Floating Wind Turbines Take to the Skies

The latest frontier in wind energy carries creativity and imagination to new heights.

NASA scientists are conducting what is being touted as the “first federally funded research effort to look at airborne wind capturing platforms.” If you’re having trouble visualizing that, imagine a blimp that doubles as a turbine.

The $100,000 grant is funding research based on the premise that high-altitude winds are a vast, untapped resource. According to NASA aerospace engineer Mark Moore, there is two to three times the wind velocity at an altitude of 2,000 feet when compared to ground levels. That translates into much more than two to three times the electricity because higher wind velocity means an exponential growth in power.

“The power goes up with the cube of that wind velocity,” Moore said. ”So it’s eight to 27 times the power production just by getting 2,000 feet up.”

The concept has a number of advantages over ground-based turbines. They don’t pose the same noise problems, and they are not a danger to birds because they are high above the flight path. They also don’t take up any space on the ground; their only connection is a small nanotether. Wind speeds at higher altitudes are also more consistent. This speaks to one of wind’s most glaring weaknesses, the intermittent nature of its resource.

The NASA scientists envision a source of power vastly more productive and reliable than what most of us have come to expect from wind power, even on a good day.

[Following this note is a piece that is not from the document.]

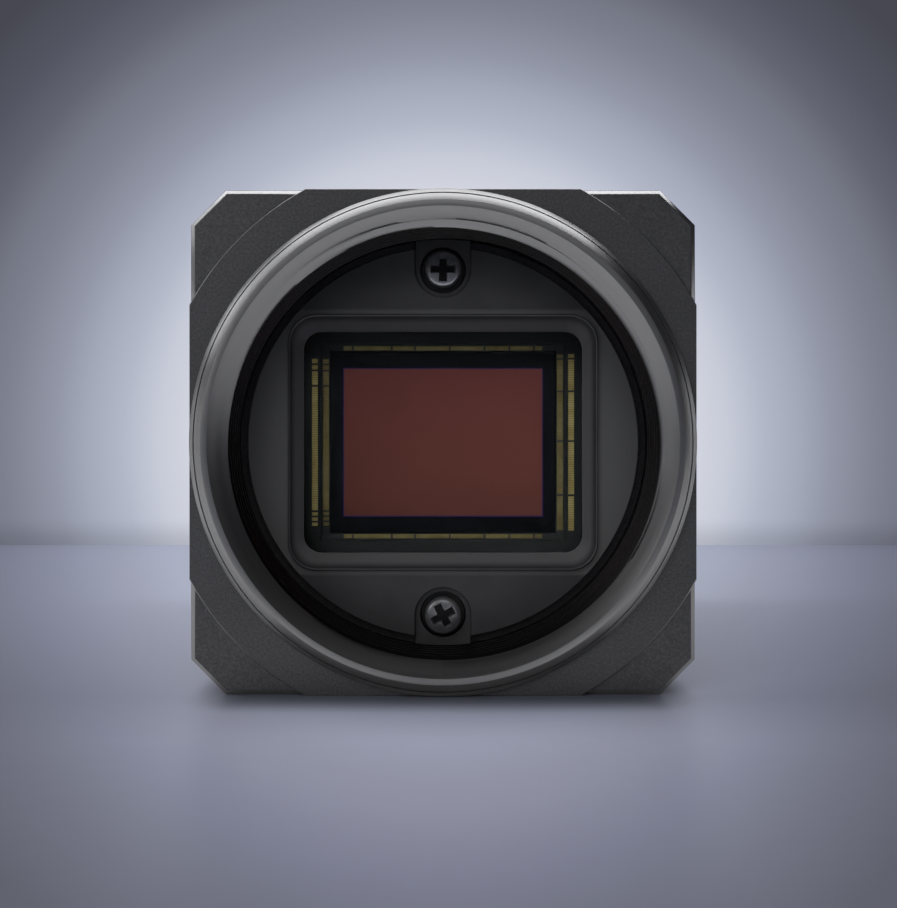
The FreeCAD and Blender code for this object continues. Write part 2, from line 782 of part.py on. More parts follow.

Moore describes a scenario in which turbines are sent into the 150 mph jet stream at 30,000 feet.

“Instead of 500 watts per meter, you’re talking about 20,000, 40,000 watts per square meter,” Moore said. Put into perspective, that’s a 4,000 to 8,000 percent increase over land turbines.

There are issues of location, which is why the most likely scenario involves placement over the ocean, several miles offshore, well out of the range of low-flying aircraft.

The scientists are focusing their efforts on developing methods the government can use to evaluate different concepts of high-altitude wind energy. Apparently, they are optimistic that competing ideas will emerge.

NASA’s optimism may not be unfounded. At least one private company is poised to take to the skies. Magenn Power, a company based in Ontario, Canada, and California, has touted its plans this year to manufacture the 100-kilowatt Magenn air rotor system (MARS), a helium-filled, tethered wind turbine that rotates around a horizontal axis, generating electricity for consumption or to a set of batteries or the power grid.